Researchers from Massachusetts General Hospital (MGH) found that a simple use management program that offered decision support via the hospital's radiology order-entry system reduced unnecessary high-cost imaging by 21%. The system outlined indications for imaging exams and provided physicians with an appropriateness score for each exam.
The findings demonstrate that it's possible to cut unnecessary imaging from the inside rather than using an outside service, wrote the team led by Dr. Jeffrey Weilburg.
"[The decrease] in outpatient high-cost imaging use rates at our medical center was achieved without the use of any external mechanism (i.e., we were exempt from radiology benefits management oversight) and was equal to or greater in magnitude than national and statewide rates," the group wrote.
An inside job
For a number of years, insurers have been using RBMs to try to contain imaging costs by implementing preauthorization programs to avoid the ordering of unnecessary exams. But providers tend to chafe under the restrictions of such efforts, saying that they emphasize cost over all other factors that go into clinical decision-making.
Weilburg's group sought to investigate whether an autonomous imaging utilization management program could be successful in decreasing the utilization rate of high-cost imaging. Data for the study came from MGH and outlying practices serviced by its providers.
In 2006, the hospital instituted a program that produced reports distributed to primary care doctors and selected specialty care physicians that showed the rates of high-cost imaging use and order appropriateness; the researchers used information in these reports taken from the years 2007 to 2013 (Radiology, September 2017, Vol. 284:3, pp. 766-776).
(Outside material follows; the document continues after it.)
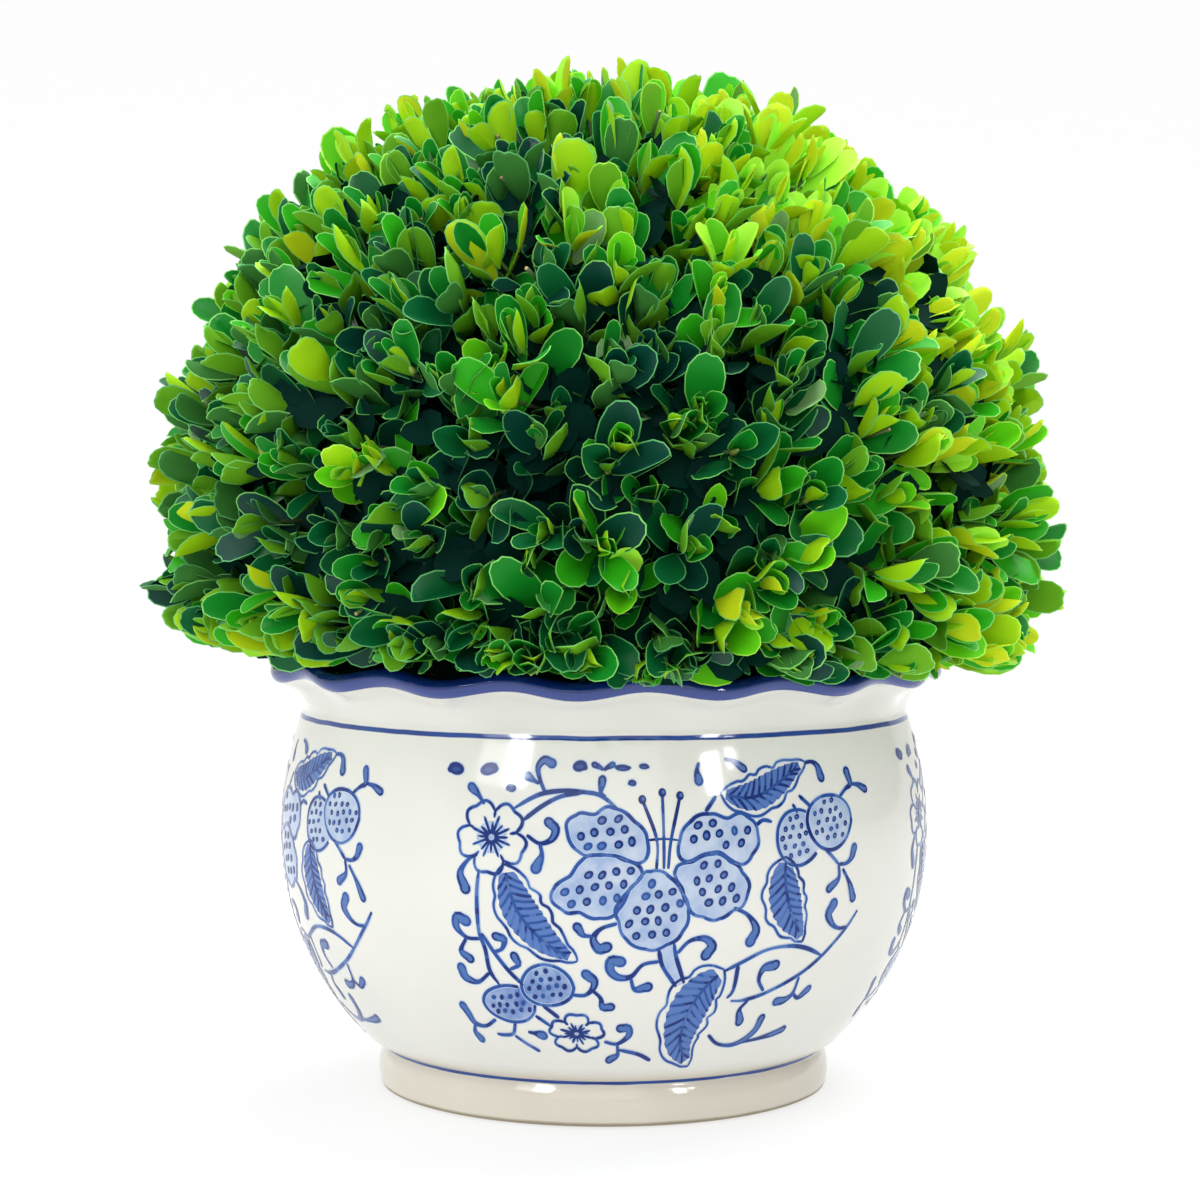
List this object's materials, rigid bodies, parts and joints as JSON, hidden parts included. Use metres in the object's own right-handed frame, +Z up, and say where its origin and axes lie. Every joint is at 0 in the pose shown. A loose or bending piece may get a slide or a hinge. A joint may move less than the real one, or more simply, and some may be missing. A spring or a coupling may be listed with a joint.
{
  "type": "box topiary ball in a pot",
  "caption": "Clipped box ball of small leathery leaves, set low in a round glazed pot with a foot ring and a flared, scalloped rim painted with scrolling flowers.",
  "frame": {"origin": "The middle of the flat ring that the pot stands on, at floor level; the pot, the stem and the ball are centred above it.", "axes": "+Z is up, along the stem and the axis of the pot and the ball. -Y is the front, towards which the middle of one painted panel nearly faces. +X is to the right as seen from the front."},
  "size_m": [0.3051, 0.3046, 0.3484],
  "materials": {
    "glazed_ceramic": "glossy off-white glaze with cobalt blue painting under it",
    "potting_soil": "moist dark potting mix, crumbly and matt",
    "box_bark": "grey-brown fissured bark",
    "box_leaf": "satin evergreen leaves, dark to mid green, lighter underneath"
  },
  "bodies": {
    "root": {"pot": "glazed_ceramic", "potting_mix": "potting_soil", "stem": "box_bark", "foliage_ball": "box_leaf"}
  },
  "joints": []
}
They assessed the number of outpatient high-cost imaging exams per patient per year ordered by the patient's primary care provider or by any other specialist, and they then determined the probability of a patient undergoing a high-cost imaging procedure during a study year and the number of exams per patient per year in patients who underwent high-cost imaging. The group compared results of the utilization management program with outpatient laboratory studies conducted during the same time frame -- because these studies were not subject to the program -- as well as statewide high-cost imaging data taken from a private insurer.
Weilburg and colleagues found that the internal program reduced use among both primary care and specialty physicians. It also reduced the probably of a high-cost imaging exam being ordered by both types of physicians (after adjusting for the disease risk of patients).
All data are statistically significant.
|Effect of internal MGH program on high-cost imaging use, 2007-2013
||Change in high-cost imaging use
|Use by primary care physicians
|Use by specialty physicians
|Probability of order by primary care physicians
|Probability of order by specialty physicians
For point of comparison, routine laboratory study use decreased by 9.4% during the period, less than half the 21.3% MGH rate for imaging. In addition, based on data unadjusted for risk, MGH's outpatient high-cost imaging use fell by 28% during the research time frame, compared with a decrease of 20% from a statewide local payor.
All for autonomy
The fact that MGH's own utilization management program reduced the use of high-cost imaging more than a private payor's program shows promise, Weilburg and colleagues noted.
"The observation that the reduction in high-cost imaging utilization in our system was significantly greater than that for the population of one of our large local payors (which had engaged an external radiology benefits management company to conduct imaging utilization management for most of its insured patients during this time) raises the suggestion that internal [use management] may have a greater impact than external [programs]," they wrote.
Of course, further studies are needed to confirm this finding, according to the researchers. But they hope the results will motivate other practices to institute their own use management programs.
"Comprehensive provider-led imaging utilization management in our urban academic health center produced a substantial, consistent, and sustained reduction in ... [the] use of outpatient high-cost imaging," the group concluded. "Autonomous imaging utilization management (sponsored and run by the healthcare system by and for its own clinicians) can be successful."